With the latest makeover, which Navistar implemented at the same time it shifted to making a newly designed engine, the facility has moved to a new production model. It is a mode of production in which startlingly adept machines handle most chores, and direct human input has been dramatically reduced.
“Instead of making a part themselves” with a drill press or a machining tool, explains plant manager Tom Horn, most plant workers’ job now is to “make sure the process is under control and going right.”
To a visitor accustomed to the labor-intensive factories of the past, it is disconcerting to see a rod of raw steel enter one end of a processing module and emerge a hundred feet down the line–without any human action–as a fully processed engine camshaft. It is machined to a complex shape that is accurate to within thirty millionths of an inch.
In the old days, products moved through the plant on a production line that moved inexorably ahead. “It went by and you threw parts at it,” said Horn. Now employees control the flow of product past their work station, releasing an engine only when they have completed their task.

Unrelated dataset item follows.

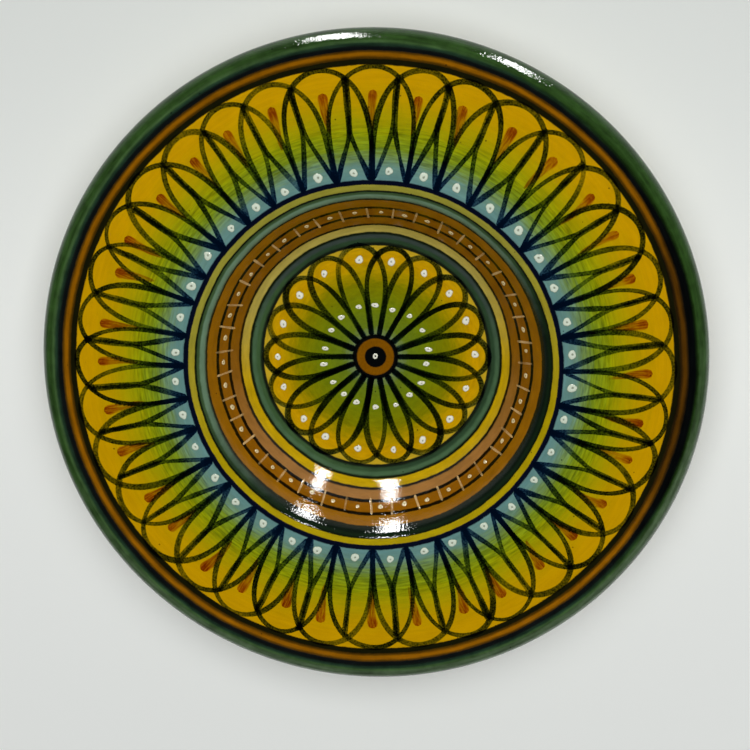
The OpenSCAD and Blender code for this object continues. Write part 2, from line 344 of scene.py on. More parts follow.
def petal_strokes(count, foot_r, start_r, top_r, power, width, pool, sway, spacing):
    """A ring of overlapping petals, each drawn in one stroke, and the angles that they spring from."""
    pitch = TURN / count
    nodes = np.arange(count) * pitch + rng.normal(0, sway, count)
    strokes = []
    for k in range(count):
        feet = [nodes[(k + 1) % count], nodes[k - 1]]
        middle = nodes[k] + rng.normal(0, sway / 2)
        feet = [middle + (foot - middle + math.pi) % TURN - math.pi for foot in feet]
        line = petal_line(foot_r, start_r, top_r + rng.normal(0, 0.3), power, middle, feet, spacing)
        line = line + np.stack([wander(len(line), 8, 0.16), wander(len(line), 8, 0.16)], 1)
        base = 0.9 + 0.45 * rng.random() ** 2
        strokes.append(Stroke(line, brush_width(line, width * rng.uniform(0.92, 1.1)),
                              brush_load(line, foot_r, base, pool), LINE_LIFT + 0.002 * (k % 3)))
    return strokes, nodes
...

The Indianapolis plant is relatively quiet, clean and well lighted. In many areas, workers no longer tend machines but monitor computers that control the machines.
Even where humans carry out hands-on assembly work, they use quiet, computer-linked electric hand tools instead of the rackety pneumatic equipment of the previous era.
With automation, Navistar expends 9.5 worker hours making one engine, compared with 13.5 under the old system.
Still, the revamp remains a touchy issue.
“People say, `Oh, you’re automating,'” said Horn, “but we’re making better jobs.”
As his piston-stuffing machines roll smoothly through their tasks, Ron Fuller sounds the same note.
In the old days, everybody tried to get out of the job the machines are doing, he said, because it was so physically demanding. And even the slightest slip of hand could scratch the inside and ruin the entire engine.
“I hate to see people out of a job,” he said, “but I’m glad to see them get rid of this work. Everybody that stuck pistons got their shoulder operated on.”